I can only disappoint on the crazy (and I must say, almost certainly exaggerated beyond all believability by all of you!) sex stories front but I took alot of drugs, they always lend themselves to interesting capers...
 
My one and only crazy story involves bringing a very real looking water pistol into what is supposedly a Yakuza hangout in Liverpool's chinatown and shouting Get me Master Zhi Ming! , shooting the water pistol at these lads in leather Superdry jackets and telling my mates to leg it, we were in a taxi to Allerton within 90 seconds, we still cry laughing about it now, but I could of got in some serious crap at the time either way.

Absolutely brilliant. I prefer these kind of stories. Also, they're clearly not confined to uni... I can understand the distaste from people on here about 'uni life' and students in general, I'm still a student and I can't stand the majority of them. I was only ever gonna go to Uni of Liverpool because I never wanted to leave and was desperate to keep my season ticket, so I did. The kind of hijinks you got up to in Chinatown, LTblue, were of the kind I'd usually get up to with my mates when I was in sixth form. I had my best times then anyway, Uni was/is **** in comparison.

I love the ridiculous, immature cowardice of running in, spraying a water pistol and legging it for dear life back to the safety of posh Allerton. Exactly the kind of embarrassing **** I did as well, but it made us laugh at the time, and that was more important than anything (especially being able to tell a more macho story)
 
Very drunk last freshers week and i stole a pool ball from The Academy (pub ). Later that night i met a fat girl lurking outside yokos (club ) and took her back to mine for some sexytime. The girl loved anal and in her drunken state agreed to let me put the pool ball in her arse, happy days! I took it back the next day.

haha, I'm not having that one, you've pushed the envelope too far there mate.
 

****ing hell. Jesus. Just got in from the anti clothes night. Walking home seen a bird in a fleece. Cut it short, she came in my room with her fella mate who drives coaches. He left. I had sex with a 28 year old wearing a fleece. I was wearing nothing but two whiteboards and a condom. My housemates sat outside my door and listened.

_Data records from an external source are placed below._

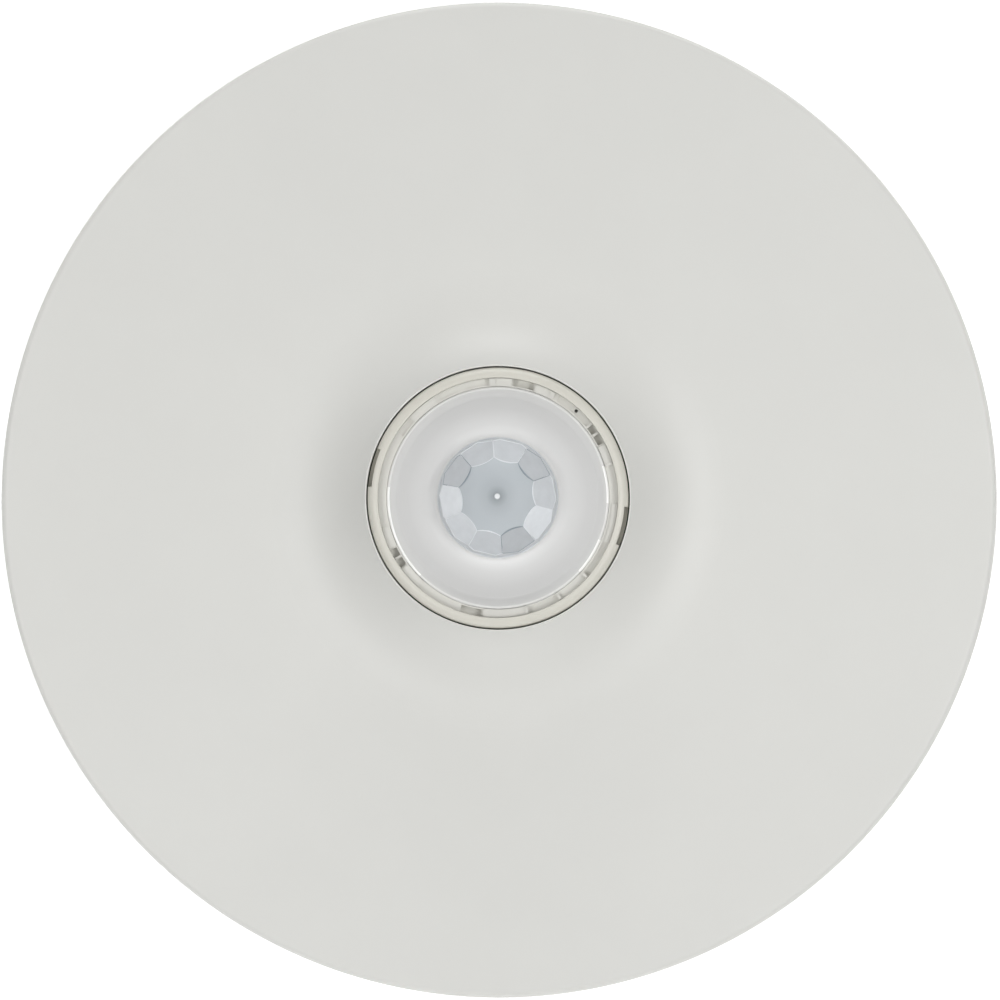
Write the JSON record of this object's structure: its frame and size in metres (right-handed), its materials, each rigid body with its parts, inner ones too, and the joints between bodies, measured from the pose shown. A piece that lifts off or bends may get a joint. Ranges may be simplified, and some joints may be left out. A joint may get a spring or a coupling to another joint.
{
  "type": "ceiling motion sensor",
  "caption": "Round ceiling-mount infrared motion sensor with a trumpet-nosed pull-off cover, twist-lock bezel ring and faceted dome lens.",
  "frame": {"origin": "centre of the back face, which lies against the ceiling box", "axes": "+Z is the way the sensor looks, away from the ceiling; +X and +Y lie in the ceiling; the wire opening is towards -Y and the box-screw slots lie along X"},
  "size_m": [0.116, 0.116, 0.0318],
  "materials": {
    "cover_plastic": "satin off-white, finely textured",
    "bezel_plastic": "satin cream",
    "carrier_plastic": "satin off-white",
    "lens_plastic": "frosted, translucent",
    "plate_plastic": "matte off-white",
    "barrel_plastic": "matte light grey",
    "zinc_steel": "zinc plated",
    "circuit_board": "green solder mask",
    "terminal_plastic": "matte green",
    "brass": "plain",
    "switch_plastic": "matte blue",
    "lever_plastic": "matte white",
    "trimmer_plastic": "matte blue",
    "dial_plastic": "matte orange",
    "black_plastic": "moulded black",
    "button_plastic": "matte red",
    "tinned_metal": "tin plated",
    "can_aluminium": "drawn",
    "ceramic_tan": "fired ceramic",
    "detector_steel": "nickel plated",
    "filter_pane": "polished, dark",
    "led_resin": "clear red resin",
    "photocell_resin": "clear over an orange face"
  },
  "bodies": {
    "base": {"mounting_plate": "plate_plastic", "lens_carrier": "carrier_plastic", "lens": "lens_plastic", "sensor_barrel": "barrel_plastic", "head_screws": "zinc_steel", "main_board": "circuit_board", "board_screws": "zinc_steel", "terminal_block": "terminal_plastic", "terminal_contacts": "brass", "dip_switch": "switch_plastic", "dip_switch_pins": "tinned_metal", "time_trimmer": "trimmer_plastic", "light_trimmer": "trimmer_plastic", "trimmer_pins": "tinned_metal", "test_button_base": "black_plastic", "test_button_frame": "tinned_metal", "test_button_pins": "tinned_metal", "microcontroller": "black_plastic", "microcontroller_legs": "tinned_metal", "voltage_regulator": "black_plastic", "regulator_tab": "tinned_metal", "output_transistor": "black_plastic", "capacitor_cans": "can_aluminium", "capacitor_bases": "black_plastic", "chip_resistors": "black_plastic", "chip_capacitors": "ceramic_tan", "diodes": "black_plastic", "board_header": "black_plastic", "header_pins": "brass", "head_socket": "black_plastic", "socket_tails": "tinned_metal", "sensor_board": "circuit_board", "amplifier_chip": "black_plastic", "pyro_spacer": "plate_plastic", "pyro_base": "detector_steel", "pyro_can": "detector_steel", "pyro_window": "filter_pane", "pyro_element": "ceramic_tan", "pyro_leads": "brass", "status_led": "led_resin", "photocell": "photocell_resin"},
    "cover": {"front_cover": "cover_plastic"},
    "bezel": {"bezel_ring": "bezel_plastic"},
    "time_rotor": {"time_dial": "dial_plastic"},
    "light_rotor": {"light_dial": "dial_plastic"},
    "button": {"test_button": "button_plastic"},
    "clamp_screw_1": {"terminal_screw_1": "zinc_steel"},
    "clamp_1": {"terminal_clamp_1": "brass"},
    "lever_1": {"dip_lever_1": "lever_plastic"},
    "clamp_screw_2": {"terminal_screw_2": "zinc_steel"},
    "clamp_2": {"terminal_clamp_2": "brass"},
    "lever_2": {"dip_lever_2": "lever_plastic"},
    "clamp_screw_3": {"terminal_screw_3": "zinc_steel"},
    "clamp_3": {"terminal_clamp_3": "brass"},
    "lever_3": {"dip_lever_3": "lever_plastic"},
    "clamp_screw_4": {"terminal_screw_4": "zinc_steel"},
    "clamp_4": {"terminal_clamp_4": "brass"},
    "lever_4": {"dip_lever_4": "lever_plastic"}
  },
  "joints": [
    {"name": "cover_pull", "type": "slide", "parent": "base", "child": "cover", "axis": [0, 0, 1], "range_m": [0, 0.04]},
    {"name": "bezel_turn", "type": "hinge", "parent": "base", "child": "bezel", "pos_m": [0, 0, 0.022], "axis": [0, 0, 1], "range_deg": [0, 20]},
    {"name": "time_dial_turn", "type": "hinge", "parent": "base", "child": "time_rotor", "pos_m": [0.029, 0.009, 0.01], "axis": [0, 0, -1], "range_deg": [0, 270]},
    {"name": "light_dial_turn", "type": "hinge", "parent": "base", "child": "light_rotor", "pos_m": [0.029, -0.006, 0.01], "axis": [0, 0, -1], "range_deg": [0, 270]},
    {"name": "test_button_press", "type": "slide", "parent": "base", "child": "button", "axis": [0, 0, -1], "range_m": [0, 0.0003], "stiffness_N_per_m": 2000},
    {"name": "lever_1_slide", "type": "slide", "parent": "base", "child": "lever_1", "axis": [1, 0, 0], "range_m": [0, 0.0015]},
    {"name": "lever_2_slide", "type": "slide", "parent": "base", "child": "lever_2", "axis": [1, 0, 0], "range_m": [0, 0.0015]},
    {"name": "lever_3_slide", "type": "slide", "parent": "base", "child": "lever_3", "axis": [1, 0, 0], "range_m": [0, 0.0015]},
    {"name": "lever_4_slide", "type": "slide", "parent": "base", "child": "lever_4", "axis": [1, 0, 0], "range_m": [0, 0.0015]},
    {"name": "clamp_screw_1_turn", "type": "hinge", "parent": "base", "child": "clamp_screw_1", "pos_m": [-0.00762, -0.0276, 0.012], "axis": [0, 0, -1], "range_deg": [0, 1152]},
    {"name": "clamp_1_rise", "type": "slide", "parent": "base", "child": "clamp_1", "axis": [0, 0, 1], "range_m": [0, 0.0016]},
    {"name": "clamp_screw_2_turn", "type": "hinge", "parent": "base", "child": "clamp_screw_2", "pos_m": [-0.00254, -0.0276, 0.012], "axis": [0, 0, -1], "range_deg": [0, 1152]},
    {"name": "clamp_2_rise", "type": "slide", "parent": "base", "child": "clamp_2", "axis": [0, 0, 1], "range_m": [0, 0.0016]},
    {"name": "clamp_screw_3_turn", "type": "hinge", "parent": "base", "child": "clamp_screw_3", "pos_m": [0.00254, -0.0276, 0.012], "axis": [0, 0, -1], "range_deg": [0, 1152]},
    {"name": "clamp_3_rise", "type": "slide", "parent": "base", "child": "clamp_3", "axis": [0, 0, 1], "range_m": [0, 0.0016]},
    {"name": "clamp_screw_4_turn", "type": "hinge", "parent": "base", "child": "clamp_screw_4", "pos_m": [0.00762, -0.0276, 0.012], "axis": [0, 0, -1], "range_deg": [0, 1152]},
    {"name": "clamp_4_rise", "type": "slide", "parent": "base", "child": "clamp_4", "axis": [0, 0, 1], "range_m": [0, 0.0016]}
  ],
  "couplings": [
    {"joint": "clamp_screw_1_turn", "follows": "clamp_1_rise", "rad_per_m": 12566},
    {"joint": "clamp_screw_2_turn", "follows": "clamp_2_rise", "rad_per_m": 12566},
    {"joint": "clamp_screw_3_turn", "follows": "clamp_3_rise", "rad_per_m": 12566},
    {"joint": "clamp_screw_4_turn", "follows": "clamp_4_rise", "rad_per_m": 12566}
  ]
}
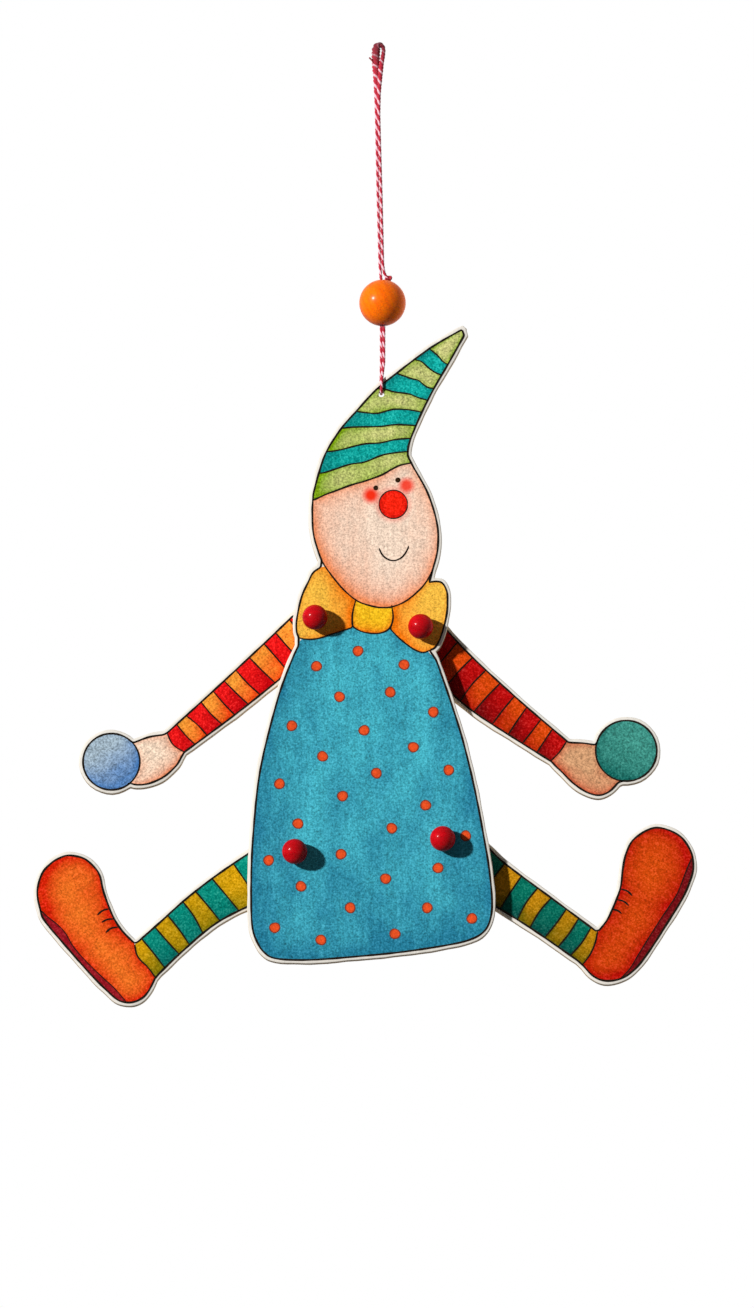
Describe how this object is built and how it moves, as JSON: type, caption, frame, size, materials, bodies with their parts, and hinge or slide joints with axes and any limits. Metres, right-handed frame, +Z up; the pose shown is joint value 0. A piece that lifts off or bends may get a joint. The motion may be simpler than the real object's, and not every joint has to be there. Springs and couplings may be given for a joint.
{
  "type": "jumping jack toy",
  "caption": "Flat plywood clown that hangs from a twine loop; pulling the linking cord behind it raises its pegged arms and legs together.",
  "frame": {"origin": "inside of the hanging loop at its top, where a nail or hook bears", "axes": "+Z up along the hanging figure, +Y from the painted face to the back, +X to the viewer's right"},
  "size_m": [0.2165, 0.02, 0.3156],
  "materials": {
    "painted_board": "birch plywood, water-colour painted face, bare edge",
    "painted_limb": "birch plywood, water-colour painted face, bare edge",
    "red_lacquer": "gloss lacquer",
    "orange_lacquer": "gloss lacquer",
    "bare_wood": "unpainted, smooth",
    "link_cord": "waxed thread",
    "twine": "twisted red and white cotton"
  },
  "bodies": {
    "body": {"body_board": "painted_board", "peg_shoulder_left": "red_lacquer", "peg_shoulder_right": "red_lacquer", "peg_hip_left": "red_lacquer", "peg_hip_right": "red_lacquer", "washer_shoulder_left": "bare_wood", "washer_shoulder_right": "bare_wood", "washer_hip_left": "bare_wood", "washer_hip_right": "bare_wood", "cap_shoulder_left": "bare_wood", "cap_shoulder_right": "bare_wood", "cap_hip_left": "bare_wood", "cap_hip_right": "bare_wood", "hanging_cord": "twine", "hanging_knot": "twine"},
    "arm_left": {"arm_left": "painted_limb"},
    "arm_right": {"arm_right": "painted_limb"},
    "leg_left": {"leg_left": "painted_limb"},
    "leg_right": {"leg_right": "painted_limb"},
    "pull_cords": {"arm_cord": "link_cord", "arm_cord_knots": "link_cord", "leg_cord": "link_cord", "leg_cord_knots": "link_cord", "center_cord": "link_cord", "center_knots": "link_cord"},
    "bead": {"bead": "orange_lacquer"}
  },
  "joints": [
    {"name": "leg_left_swing", "type": "hinge", "parent": "body", "child": "leg_left", "pos_m": [-0.02701, 0, -0.265], "axis": [0, 1, 0], "range_deg": [-28, 50]},
    {"name": "leg_right_swing", "type": "hinge", "parent": "body", "child": "leg_right", "pos_m": [0.02101, 0, -0.2608], "axis": [0, -1, 0], "range_deg": [-28, 50]},
    {"name": "arm_left_swing", "type": "hinge", "parent": "body", "child": "arm_left", "pos_m": [-0.02048, 0, -0.1884], "axis": [0, 1, 0], "range_deg": [-28, 50]},
    {"name": "arm_right_swing", "type": "hinge", "parent": "body", "child": "arm_right", "pos_m": [0.01388, 0, -0.1914], "axis": [0, -1, 0], "range_deg": [-28, 50]},
    {"name": "cord_pull", "type": "slide", "parent": "body", "child": "pull_cords", "axis": [0, 0, 1], "range_m": [-0.0065, 0.0037]},
    {"name": "bead_slide", "type": "slide", "parent": "body", "child": "bead", "axis": [0, 0, 1], "range_m": [-0.012, 0]}
  ],
  "couplings": [
    {"joint": "leg_right_swing", "follows": "leg_left_swing", "ratio": 1},
    {"joint": "arm_left_swing", "follows": "leg_left_swing", "ratio": 1},
    {"joint": "arm_right_swing", "follows": "leg_left_swing", "ratio": 1},
    {"joint": "cord_pull", "follows": "leg_left_swing", "m_per_rad": -0.00739}
  ]
}
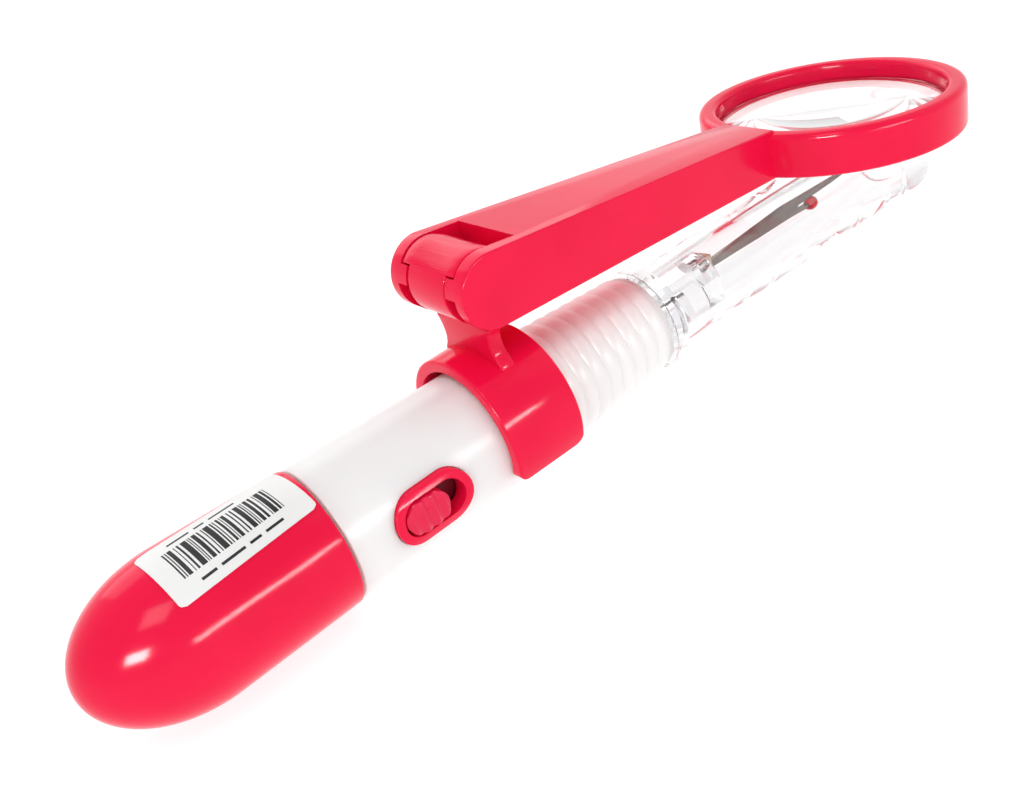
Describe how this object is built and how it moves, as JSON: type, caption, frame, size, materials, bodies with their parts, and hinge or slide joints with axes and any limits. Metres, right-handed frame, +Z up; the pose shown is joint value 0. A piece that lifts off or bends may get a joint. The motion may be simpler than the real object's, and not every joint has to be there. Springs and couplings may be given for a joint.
{
  "type": "lighted seam ripper with magnifier",
  "caption": "Pen-shaped seam ripper with a lamp, a clear cap over the forked blade and a round magnifier on an arm that folds over it from a clip.",
  "frame": {"origin": "on the surface it lies on, under the middle of its length and width, with the magnifier folded over the cap", "axes": "+X along the pen from the tail cap to the ripper's tip, +Z up to the magnifier, +Y to the side away from the switch"},
  "size_m": [0.1362, 0.0348, 0.0314],
  "materials": {
    "translucent_white": "satin, slightly see-through",
    "clear_plastic": "clear, polished",
    "red_plastic": "glossy",
    "dark_red_plastic": "glossy",
    "steel": "bright",
    "brass": "plain",
    "green_board": "matt",
    "label": "paper"
  },
  "bodies": {
    "pen": {"barrel_tube": "translucent_white", "ribbed_grip": "translucent_white", "clear_nose": "clear_plastic", "blade_clamp": "brass", "ripper_blade": "steel", "ripper_ball": "dark_red_plastic", "lamp": "clear_plastic", "lamp_lead_left": "steel", "lamp_lead_right": "steel", "lamp_board": "green_board", "lamp_strip": "brass", "return_strip": "brass", "front_contact": "brass", "cell_1": "steel", "cell_2": "steel", "cell_3": "steel", "switch_bezel": "red_plastic"},
    "clip": {"magnifier_clip": "red_plastic"},
    "magnifier": {"magnifier_arm": "red_plastic", "magnifier_lens": "clear_plastic"},
    "slider": {"switch_knob": "red_plastic", "switch_wiper": "brass"},
    "tail": {"end_cap": "red_plastic", "end_cap_label": "label", "cell_spring": "steel", "spring_plate": "brass"},
    "blade_cap": {"clear_cap": "clear_plastic"}
  },
  "joints": [
    {"name": "clip_swivel", "type": "hinge", "parent": "pen", "child": "clip", "pos_m": [-0.01271, 0, 0.00885], "axis": [1, 0, 0], "continuous": true},
    {"name": "magnifier_fold", "type": "hinge", "parent": "clip", "child": "magnifier", "pos_m": [-0.01238, 0, 0.02703], "axis": [0, -1, 0], "range_deg": [0, 160]},
    {"name": "switch_slide", "type": "slide", "parent": "pen", "child": "slider", "axis": [1, 0, 0], "range_m": [0, 0.0019]},
    {"name": "tail_cap_pull", "type": "slide", "parent": "pen", "child": "tail", "axis": [-1, 0, 0], "range_m": [0, 0.02]},
    {"name": "blade_cap_pull", "type": "slide", "parent": "pen", "child": "blade_cap", "axis": [1, 0, 0], "range_m": [0, 0.045]}
  ]
}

I wasn't enjoying it after a while so faked a jizz. She's gone and I feel disgusting. Do not go to Lincoln.

Hahaha, one of my best mates from 6th form goes to Lincoln. He thought it'd be a bit dead as it's hardly got the best nightlife but sh*t seriously goes down there from what I've heard.
 
My flat mate introduced me to whisky in a coffee mug and a "bucket" (smoke) on the first night.

It was a hell of a 3 years.
 
Hahaha, one of my best mates from 6th form goes to Lincoln. He thought it'd be a bit dead as it's hardly got the best nightlife but sh*t seriously goes down there from what I've heard.

You could say that. Threesomes everywhere as well, it's mental. I actually don't think the nightlife is that bad, each night is a "big" night for one club so everyone will go there. Tiny city with 11,000 students on £1 vodka redbulls.
 
****ing hell. Jesus. Just got in from the anti clothes night. Walking home seen a bird in a fleece. Cut it short, she came in my room with her fella mate who drives coaches. He left. I had sex with a 28 year old wearing a fleece. I was wearing nothing but two whiteboards and a condom. My housemates sat outside my door and listened. I wasn't enjoying it after a while so faked a jizz. She's gone and I feel disgusting. Do not go to Lincoln.

Forgot to add (too drunk last night to add) she gave me a wank in a car park on the way home.